Dr. Dewan identified this aptitude for well-rounded understanding, curiosity, and boundary-crossing communication as a hallmark of a Winsor education. “One of the greatest gifts that Winsor gives us is not simply knowledge,” she said. “It is the ability to move comfortably between different ways of thinking and different ways of being in the world. To be analytical and creative. Scientific and humanistic. Rigorous and compassionate. That ability has become even more valuable as the world has grown more complicated.”
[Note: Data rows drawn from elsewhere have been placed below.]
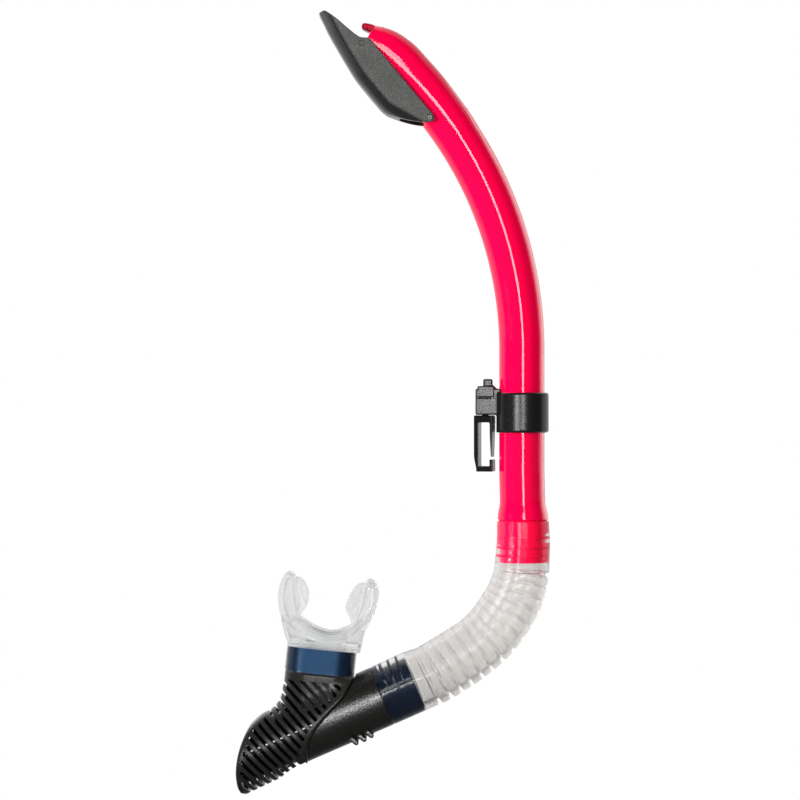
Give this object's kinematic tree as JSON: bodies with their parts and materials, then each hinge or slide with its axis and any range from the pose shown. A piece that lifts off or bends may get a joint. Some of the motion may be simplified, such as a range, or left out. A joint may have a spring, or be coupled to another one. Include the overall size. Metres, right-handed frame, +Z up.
{
  "type": "snorkel tube",
  "caption": "Curved snorkel tube with a splash guard on its top, a clip for a mask strap, a flexible corrugated hose, a slotted purge chamber and a soft mouthpiece.",
  "frame": {"origin": "centre of the strap slot in the keeper clip", "axes": "+Z up along the straight part of the barrel, +X from the clip towards the barrel, +Y across the plane in which the barrel and hose are bent"},
  "size_m": [0.173, 0.0388, 0.4301],
  "materials": {
    "barrel_red": "high-gloss moulded",
    "guard_grey": "fine-grained satin",
    "rivet_grey": "satin",
    "keeper_black": "satin",
    "clear_silicone": "clear, smooth",
    "valve_silicone": "clear, smooth",
    "body_black": "fine-grained satin"
  },
  "bodies": {
    "barrel": {"barrel": "barrel_red", "splash_guard": "guard_grey", "guard_rivets": "rivet_grey", "guard_snap_studs": "guard_grey"},
    "keeper": {"keeper_ring": "keeper_black", "swivel_stud": "keeper_black"},
    "clip": {"keeper_clip": "keeper_black"},
    "hose": {"hose": "clear_silicone"},
    "lower": {"lower_body": "body_black", "purge_cover": "body_black", "valve_seat": "body_black", "mouthpiece": "clear_silicone"},
    "valve": {"purge_valve": "valve_silicone"}
  },
  "joints": [
    {"name": "keeper_slide", "type": "slide", "parent": "barrel", "child": "keeper", "axis": [0, 0, 1], "range_m": [-0.02, 0.023], "stiffness_N_per_m": 90},
    {"name": "clip_swivel", "type": "hinge", "parent": "keeper", "child": "clip", "pos_m": [0, 0, 0], "axis": [0, 0, 1], "range_deg": [-4, 28]},
    {"name": "hose_turn", "type": "hinge", "parent": "barrel", "child": "hose", "pos_m": [0.02, 0, -0.05], "axis": [0, 0, 1], "range_deg": [-45, 45]},
    {"name": "hose_bend", "type": "hinge", "parent": "hose", "child": "lower", "pos_m": [-0.00233, 0, -0.10286], "axis": [0, -1, 0], "range_deg": [-15, 50], "stiffness_Nm_per_rad": 1.2, "deforming": ["hose"]},
    {"name": "purge_valve_lift", "type": "slide", "parent": "lower", "child": "valve", "axis": [-1, 0, 0], "range_m": [0, 0.0014], "stiffness_N_per_m": 60}
  ]
}
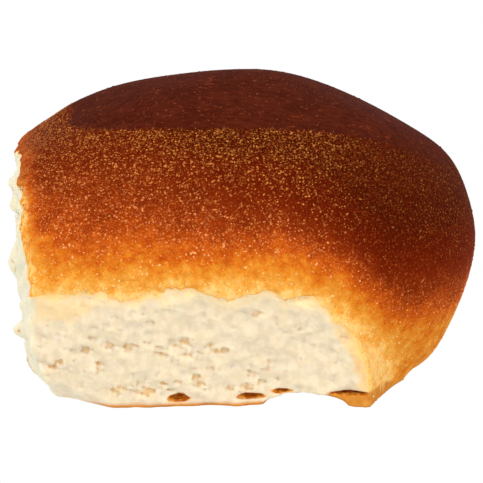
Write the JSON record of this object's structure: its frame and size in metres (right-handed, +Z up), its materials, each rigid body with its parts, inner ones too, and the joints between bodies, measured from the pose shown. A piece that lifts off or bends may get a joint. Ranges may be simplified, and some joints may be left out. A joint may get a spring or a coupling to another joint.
{
  "type": "bread roll",
  "caption": "Soft batch-baked bread roll with a domed brown crust, pulled off its neighbours so that pale torn crumb shows on the front and the left side.",
  "frame": {"origin": "middle of the roll's bounding box, on the flat base", "axes": "+X to the right along the torn front, +Y to the crusted back, +Z up"},
  "size_m": [0.1018, 0.0914, 0.061],
  "materials": {
    "crust": "baked bread crust, dark brown on the cap and golden low down, over matte cream crumb"
  },
  "bodies": {
    "root": {"roll": "crust"}
  },
  "joints": []
}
In closing, Dr. Dewan left the Class of 2026 with a request:

“Protect your sense of wonder, your joy, and your curiosity. Keep creating community and connection wherever you go. Carry forward the habit of explaining what you know clearly and generously, because some of the most important work you will ever do will involve helping other people see something they could not see before. And carry forward the breadth that Winsor has given you: the ability to move among fields, among communities, and among different ways of thinking,” she said. “And wherever life takes you next, know that Winsor goes with you.”

Once Dr. Dewan’s remarks had concluded, the time came for each member of the Class of 2026 to walk (or in one case, moonwalk) up to accept their diploma onstage, receiving hugs, high-fives, and/or proud nods from Ms. Legg, Class VIII Dean David Griffin, and Head of Upper School Kimberly Ramos.

“Friends and family, on behalf of the faculty and staff, and the trustees of the Winsor School, I present the graduates of the Class of 2026,” said Ms. Legg, which was met by the applause of some 1,200 community members and a flurry of 65 red roses tossed into the air.

Congratulations to the Class of 2026!